**3D code data:**
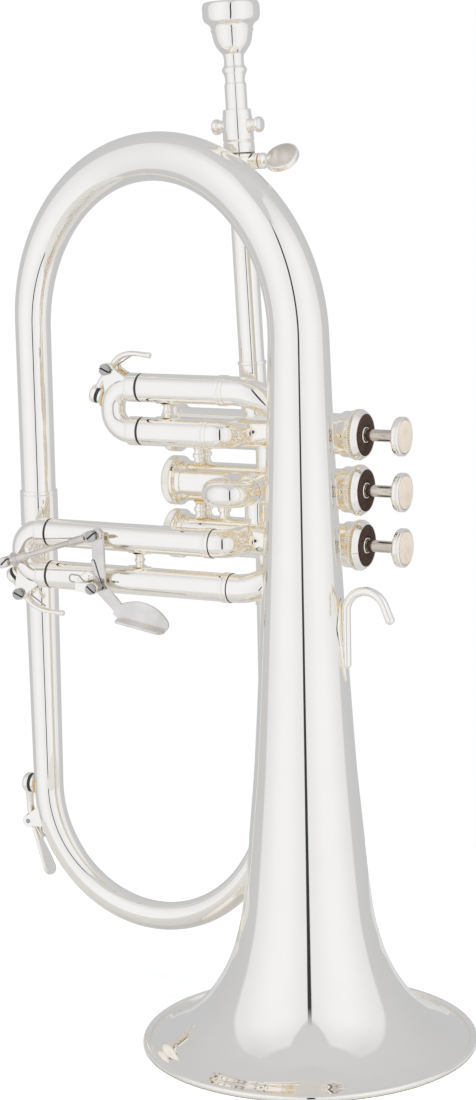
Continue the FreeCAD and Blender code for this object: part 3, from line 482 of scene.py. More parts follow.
def brushed(name, dark, light, rough, stretch=(1, 1, 1), scale=900):
    """Drawn or brushed metal, with fine lines along the short axis of stretch."""
    material, tree, shader = new_material(name, light, 1.0, rough)
    lines = noise(tree, scale, 6, stretch)
    patches = spread(tree, noise(tree, 90, 4), 0, 1)
    wire_up(tree, shader, Base_Color=blend_colors(tree, patches, dark, light),
            Roughness=spread(tree, lines, rough * 0.85, rough * 1.15))
    bump(tree, shader, lines, 0.000002)
    return material


def black_cork():
    material, tree, shader = new_material("black_cork", (0.03, 0.028, 0.026), 0.0, 0.62)
    grains = noise(tree, 1400, 5)
    color = blend_colors(tree, spread(tree, grains, 0, 1), (0.016, 0.015, 0.014), (0.055, 0.05, 0.046))
    wire_up(tree, shader, Base_Color=color, Roughness=spread(tree, grains, 0.5, 0.8))
    bump(tree, shader, grains, 0.00025)
    return material


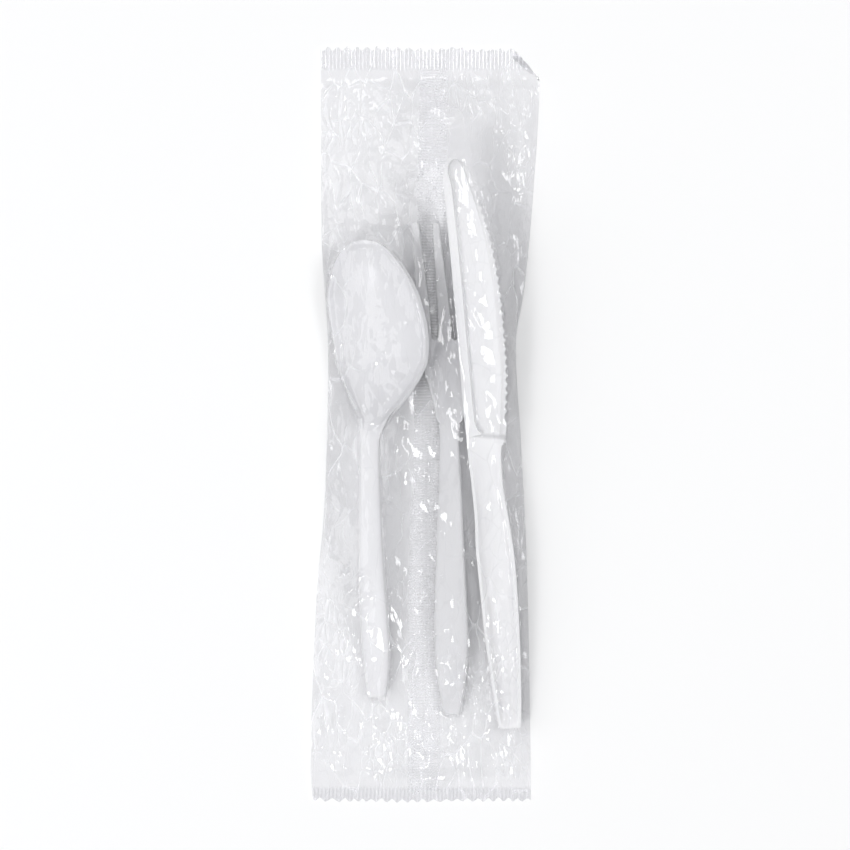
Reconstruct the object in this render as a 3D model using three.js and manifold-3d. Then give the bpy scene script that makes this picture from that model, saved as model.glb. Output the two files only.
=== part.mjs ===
// Wrapped plastic cutlery: a spoon, a fork and a knife in a clear film sleeve that is crimped shut at both ends.
// Millimetres. +Z is up, the pack lies on its back, and the tips of the cutlery point along +Y.

import * as THREE from 'three';
import { mergeVertices } from 'three/addons/utils/BufferGeometryUtils.js';
import Module from 'manifold-3d';

const wasm = await Module();
wasm.setup();

// Cutlery.
const cutleryWall = 1.2;
const spoonLength = 139.5;
const spoonNeck = 78;
const bowlDepth = 5;
const forkLength = 150.5;
const forkNeck = 85.5;
const tineCount = 4;
const tinePitch = 6.3;
const tineRootWidth = 4.3;
const tineTipWidth = 2.1;
const slotDepth = 35;
const knifeLength = 174.2;
const knifeHeel = 89.4;
const knifeRimHeight = 3.4;
const knifeRimWidth = 0.9;
const knifeWebHeight = 1.9;
const toothPitch = 2.7;
const toothDepth = 0.7;
const serrationStart = 94;
const serrationEnd = 166;

// Where each piece lies: the middle of its handle end, its lean in plan, its roll and its pitch.
const spoonPlace = { end: [-15.1, -83.2, 3.4], lean: 0, roll: 19, pitch: 0 };
const forkPlace = { end: [8, -88.5, 3.6], lean: 0, roll: 13, pitch: 0 };
const knifePlace = { end: [26.4, -92.4, 0.5], lean: 5.8, roll: 5, pitch: 4 };

// Film sleeve.
const filmWall = 0.2;
const finThickness = 0.25;
const packHalfLength = 116;
const topSeal = 6.9;
const bottomSeal = 5;
const sealToothPitch = 3.15;
const sealToothDepth = 1.7;
const sideHeight = 1.4;
const openingBelowSeal = 2.8;
const leastHollow = 0.15;
const cornerFold = { top: 26.4, side: 35, height: 106.4 };
const trimHalfWidth = 79.2;
const filmClearance = 0.9;
const sealTop = finThickness + 2 * filmWall;
const ventRadius = 0.8;
const ventPlace = [-20, -40, 0];
const gridCells = { across: 18, along: 48 };
const gridHalf = 118;
const settlingPasses = 400;

// A smooth value through a few stations [position, value], without overshoot.
function through(stations) {
  const slope = (i) => (stations[i + 1][1] - stations[i][1]) / (stations[i + 1][0] - stations[i][0]);
  const tangent = (i) => {
    if (i === 0 || i === stations.length - 1) return 0;
    const before = slope(i - 1);
    const after = slope(i);
    return before * after > 0 ? (2 * before * after) / (before + after) : 0;
  };
  return (position) => {
    const last = stations.length - 2;
    let i = stations.findIndex((s) => s[0] > position) - 1;
    i = i < 0 ? (position <= stations[0][0] ? 0 : last) : i;
    const run = stations[i + 1][0] - stations[i][0];
    const t = THREE.MathUtils.clamp((position - stations[i][0]) / run, 0, 1);
    const rise = stations[i + 1][1] - stations[i][1];
    const bend = tangent(i) * run * t * (1 - t) ** 2 - tangent(i + 1) * run * t * t * (1 - t);
    return stations[i][1] + rise * t * t * (3 - 2 * t) + bend;
  };
}

function blend(a, b, share) {
  return a.map((point, i) => new THREE.Vector2(...point).lerp(new THREE.Vector2(...b[i]), share));
}

// The underside of a wall whose upper side runs from left to right.
function underside(top, thickness) {
  return top.map((point, i) => {
    const before = top[Math.max(i - 1, 0)];
    const after = top[Math.min(i + 1, top.length - 1)];
    const along = after.clone().sub(before).normalize();
    return new THREE.Vector2(point.x + along.y * thickness, point.y - along.x * thickness);
  });
}

// A closed solid through a run of sections, each an upper line and a lower line from left to right.
function loft(sections) {
  const positions = [];
  const faces = [];
  const width = sections[0].top.length;
  const quad = (a, b, c, d) => faces.push(a, b, c, a, c, d);
  sections.forEach(({ y, top, under }) => {
    [...top, ...under.slice().reverse()].forEach((point) => positions.push(point.x, y, point.y));
  });
  const ring = width * 2;
  for (let s = 0; s < sections.length - 1; s += 1) {
    for (let i = 0; i < ring; i += 1) {
      const next = (i + 1) % ring;
      quad(s * ring + i, s * ring + next, (s + 1) * ring + next, (s + 1) * ring + i);
    }
  }
  const far = (sections.length - 1) * ring;
  for (let i = 0; i < width - 1; i += 1) {
    quad(i, ring - 1 - i, ring - 2 - i, i + 1);
    quad(far + i, far + i + 1, far + ring - 2 - i, far + ring - 1 - i);
  }
  const geometry = new THREE.BufferGeometry();
  geometry.setAttribute('position', new THREE.Float32BufferAttribute(positions, 3));
  geometry.setIndex(faces);
  return geometry;
}

function toSolid(geometry) {
  const plain = geometry.clone();
  plain.deleteAttribute('normal');
  plain.deleteAttribute('uv');
  const merged = mergeVertices(plain, 1e-4);
  const vertProperties = new Float32Array(merged.attributes.position.array);
  const triVerts = new Uint32Array(merged.index.array);
  return new wasm.Manifold(new wasm.Mesh({ numProp: 3, vertProperties, triVerts }));
}

function toGeometry(solid) {
  const mesh = solid.getMesh();
  const geometry = new THREE.BufferGeometry();
  geometry.setAttribute('position', new THREE.BufferAttribute(mesh.vertProperties, 3));
  geometry.setIndex(new THREE.BufferAttribute(mesh.triVerts, 1));
  return geometry;
}

// An upright prism on a plan outline.
function prism(shape, bottom, top) {
  const geometry = new THREE.ExtrudeGeometry(shape, { depth: top - bottom, bevelEnabled: false });
  return toSolid(geometry.translate(0, 0, bottom));
}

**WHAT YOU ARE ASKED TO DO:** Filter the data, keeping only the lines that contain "part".

**TASK ANSWER:**
Continue the FreeCAD and Blender code for this object: part 3, from line 482 of scene.py. More parts follow.
=== part.mjs ===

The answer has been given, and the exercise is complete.